Pros
1. Good people to work with 2. Corporate events were fun 3. Work experience is valuable, but there is a limit. You will not gain more after 3 years, anything after is not transferable in any other career.
Cons
1. Low salary for high hours. Salaries consistently dropped over the years across the Greater Toronto Area while inflation rises. 2. Employee benefits are phased out (spun in a way that they are being improved to employees) 3. Performance favors long hour workers (70-120 weekly hours) 4. You cannot advance outside accounting or tax because you are provoked to work all of your free time. Sabbaticals and leave of absences are almost never approved, only granted to partners.
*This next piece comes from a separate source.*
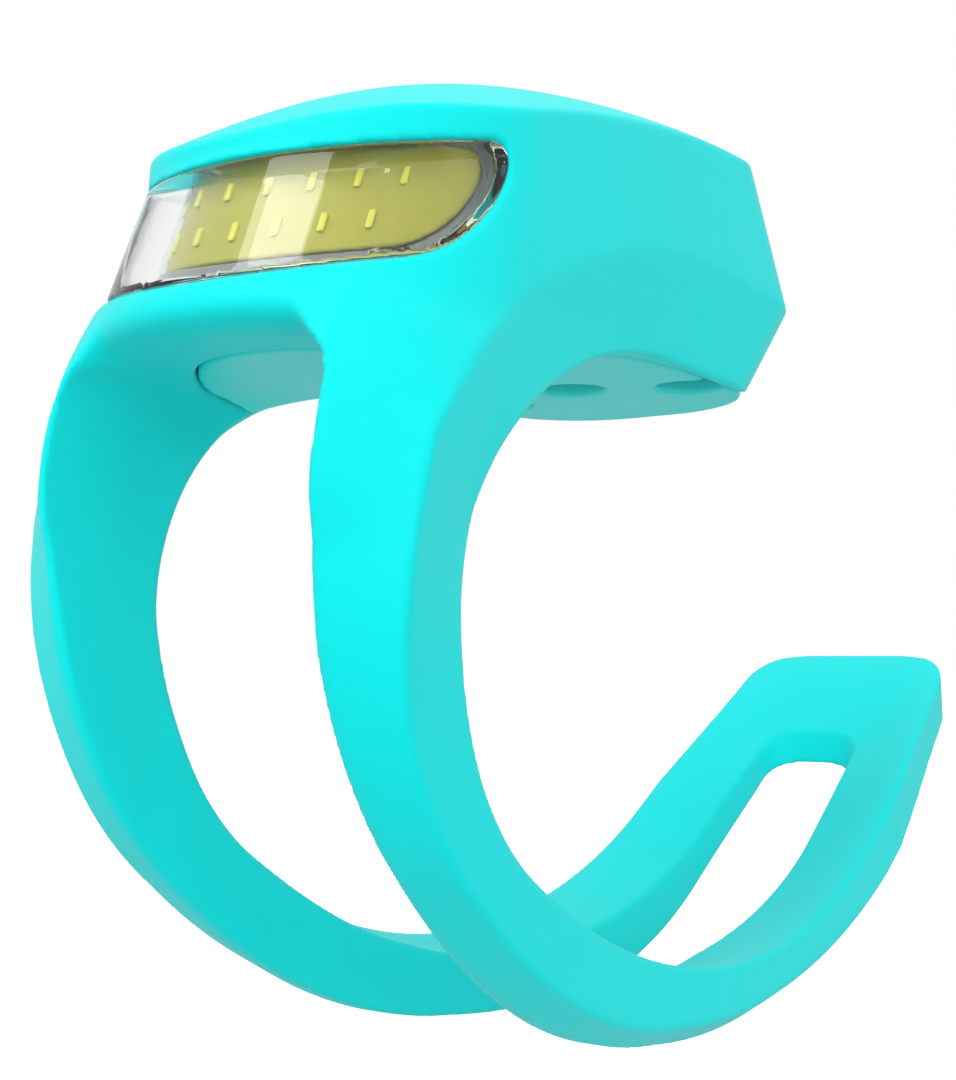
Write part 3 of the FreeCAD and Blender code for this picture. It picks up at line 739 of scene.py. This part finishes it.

You are expected to work just as many hours even when you have a Reduced workload in contract. 5. Limited transfer opportunities - Management team (in a unit) have an incentive to keep you in their group. A transfer is the same as you quitting. 6. Limited opportunities within Public accounting, as mid size firms require a broader spectrum of talent which the big four have disaggregated out to other functions. In industry, there is a breadth of skills that are not earned in the big four. 7. Partners are tied to a budget to meet their own salary/profitability goals. This is why there is never 'enough' staff and why employees have to work more than the worth of 2 individuals at any given time. 8. You will never enjoy the full scale of your benefit package as management has a right to not approve it to their benefit if it hurts their internal budget (which it always will). 9. KPMG has a high percent of breaches in audit practices. Management causes this by reducing engagement hours to low numbers to meet partners incentives which breaches auditor objectivity and independence in a sector that is supposed to add confidence to the financial markets. 10, The respect and knowledge a CPA had earned is often not performed in this firm due to their limitations imposed by management. Partners are scared to lose their clients and will do anything including breach independence and objectivity to keep them. 11. Direct exposure in observing those at KPMG lie directly to government agencies. 12. Empty promises, numerous experiences having group agreed upon complaints brought to partners attention. As turnover is 80% and partners see employees as a number/statistic, there is no adjustment and often the group of employees wash out.